Financial analysts who closely watch interest rates will frequently develop a chart comparing the rate of return for various instruments on one axis and the time to maturity on another axis. The rate of return, or yield, of the investment will vary inversely with the price of the security. When bond prices go up, the yield goes down, and vice versa. By graphing yield rates for various times to maturity, analysts can compare the relative value that investors are placing on short term versus long term investments in those bonds.

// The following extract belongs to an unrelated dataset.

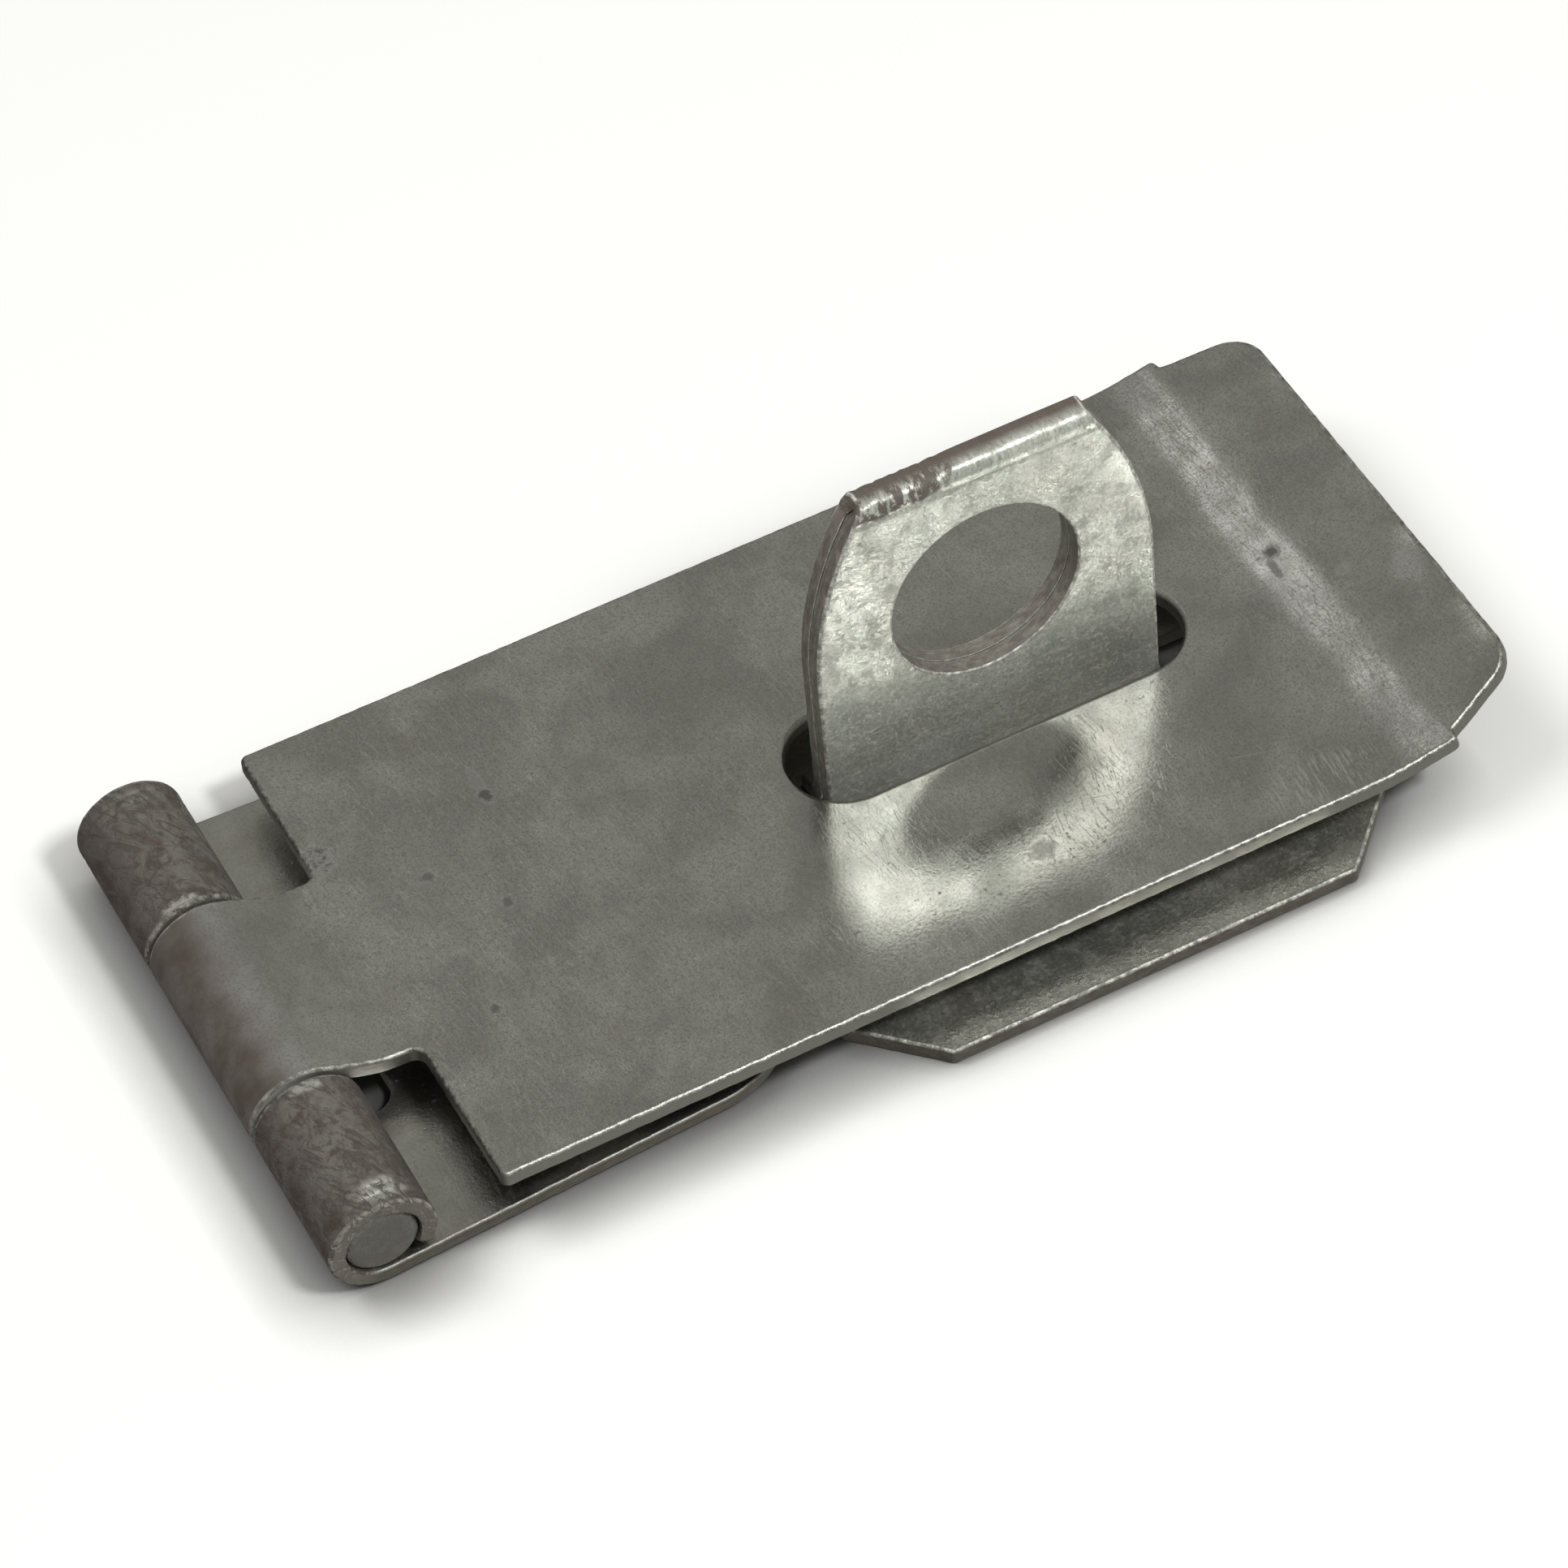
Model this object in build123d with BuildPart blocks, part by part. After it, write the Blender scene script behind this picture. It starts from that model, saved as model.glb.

Under normal conditions, the yield curve for treasury bonds is upward-sloping from short term to long term maturity, with the slope of the curve flattening out in the long term. There are various academic theories for why the yield curve normally slopes upward. Under one theory, the yields of long term bonds are higher because those investors demand a premium to compensate for the potential that rates will increase over the term of the security. So if an investor is willing to accept a 1% (annualized) yield on a 3-month maturity, that same investor will demand a higher yield, such as 4% or more, on a maturity that will occur five or ten years down the road. Under this theory the higher rates for longer terms reflect the fact that those investors believe that if they are willing to lock away money for a longer period they can expect a higher return.
A second theory for why rates are higher for long term investments focuses on the risk of default. If an investor buys a bond today and plans to hold it only for three months, there tends to be a very slight chance that the backer (the government, in the case of treasury bonds) will default in that time. But the same might not be true for a bond that will not mature for many years. An investor buying a bond that will not mature until ten or more years down the road will normally factor in a risk of default between the purchase date and the maturity date, and will expect to be compensated for that risk.
Under unusual financial conditions, the normal yield curve can change shape to being flat or even inverted. An inverted curve shows lower yields on longer term maturity. Analysts have noted a correlation between periods of inverted yield curves and economic slowdowns or recessions. The exact link is unclear, but the inverted yield curve might reflect great uncertainty on the part of investors: as they collectively sense economic turmoil ahead, they flock to longer term debt instruments for longer stability to ride out the storm. This increased demand for long term instruments raises their market price, driving down their yields. Or at least, that’s the theory.
The next time you hear that they treasury yield curve is flattening or inverted, know that this means that the normal ordering of the financial markets that keeps longer term maturities worth slightly less than shorter term maturities is breaking down. While that need not be a signal to abandon any particular investment, it is a signal that normal rules of finance and investment might not apply for the immediate future, and investors should tread cautiously.